El tiempo hizo justicia a las ensoñaciones de Heredia. El pasado ha regresado a la actualidad. Con las excavaciones de los túneles internos, salió a la superficie el Tlamachihualtépetl, que fue el primer nombre de Cholula y significa «cerro hecho a mano». Reapareció la extraordinaria acústica —si aplaudimos el eco nos devuelve el grito del quetzal— y la exacta orientación de la pirámide, que se desvía 26 grados Este a Sur, en dirección a la salida del Sol durante el solsticio de invierno, y 26 grados Oeste a Norte, hacia la puesta del Sol en el solsticio de verano. Surgieron las decoraciones policromadas, como el mural de Los bebedores de pulque, y dibujos recurrentes de «insectos» que dan la impresión de ser cráneos humanos y que se despliegan de manera horizontal, como en las decoraciones del Templo de la Serpiente Emplumada de Teotihuacán.
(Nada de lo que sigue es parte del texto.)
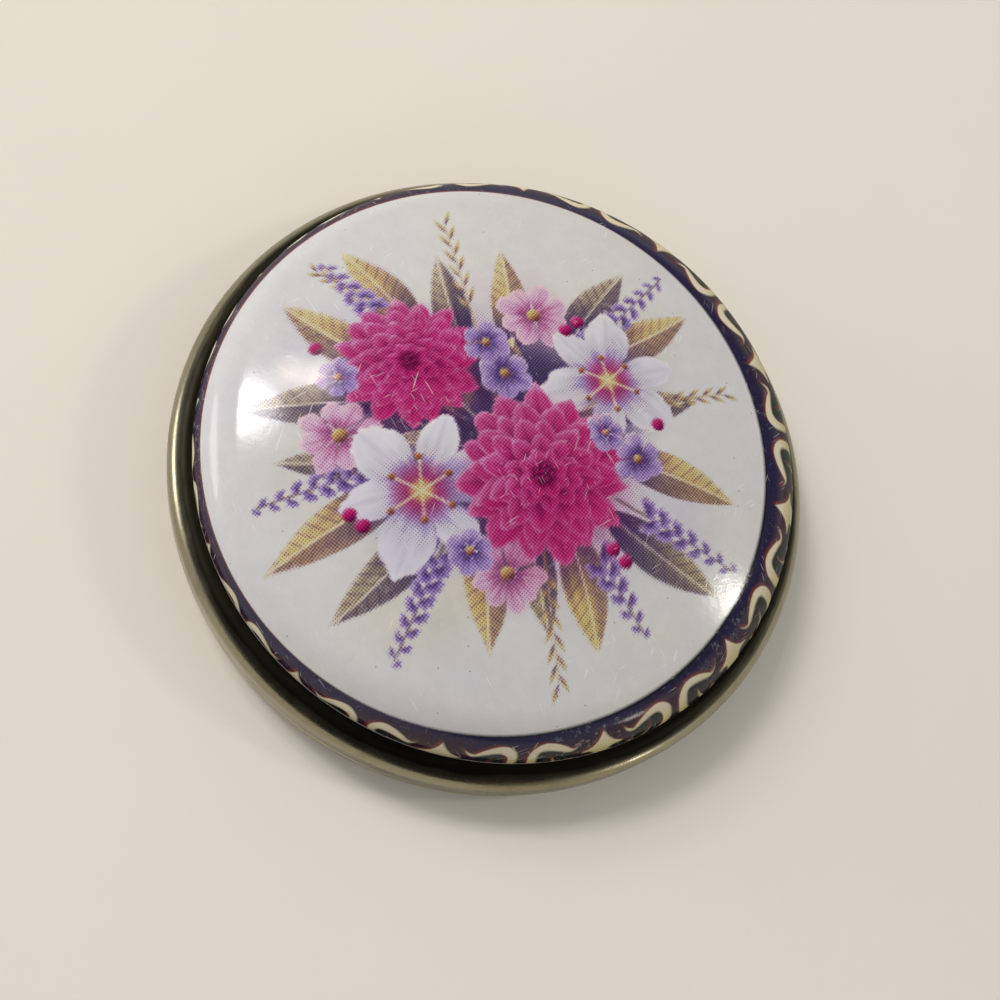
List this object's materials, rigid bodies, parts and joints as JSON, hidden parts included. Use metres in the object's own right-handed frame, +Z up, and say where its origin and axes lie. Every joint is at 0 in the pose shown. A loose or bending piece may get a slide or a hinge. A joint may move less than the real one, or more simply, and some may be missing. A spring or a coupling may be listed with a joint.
{
  "type": "sewing tin",
  "caption": "Round tinplate tin with a domed printed slip lid, a rolled stop bead and a curled-on bottom plate, for sewing notions.",
  "frame": {"origin": "centre of the foot ring, on the surface the tin stands on", "axes": "+Z up along the tin's axis of revolution, the way the lid lifts; +X and +Y across, +Y towards the top of the lid's picture"},
  "size_m": [0.0754, 0.0754, 0.0189],
  "materials": {
    "lid_lacquer": "glossy printed lacquer, flowers on cream with a navy border",
    "body_tinplate": "bright drawn tinplate under pale gold lacquer",
    "bottom_tinplate": "bright rolled tinplate under pale gold lacquer"
  },
  "bodies": {
    "tin_body": {"body": "body_tinplate", "bottom_plate": "bottom_tinplate"},
    "lid": {"lid": "lid_lacquer"}
  },
  "joints": [
    {"name": "lid_lift", "type": "slide", "parent": "tin_body", "child": "lid", "axis": [0, 0, 1], "range_m": [0, 0.025]}
  ]
}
El saqueo y la destrucción convirtieron en cenizas y ruinas casi todo el legado indígena de Cholula. La ciudad colonial misma se construyó con las piedras de la arquitectura anterior, «ejemplo ignominioso de la demencia y el furor humano» que refieren los versos heredianos y que prefiguran lo que vendría después, porque la urbe moderna se levantó, con igual furia destructiva, sobre el legado hispano. Lo paradójico es que en Cholula, una ciudad habitada de manera continua durante 2 500 años, se haya mantenido hasta nuestros días aquello que los conquistadores se propusieron arrasar a su llegada en 1519: que nadie conociera ni valorara el pasado.

Sin embargo, duele muchísimo que ya no está el Popocatepetl, el «gigante del Anáhuac», la criatura a la que el vuelo/ de las edades rápidas no imprime/ alguna huella en tu nevada frente. Sus glaciales se han reducido un 22 por ciento en las últimas tres décadas. La contaminación ha puesto entre el Teocalli de Cholula y el volcán una densa pantalla de cielo sucio que no lo deja ver. Puede que la historia, testaruda, regrese, pero vale preguntarle lo que Heredia al viejo Popo: ¿Y tú eterno serás?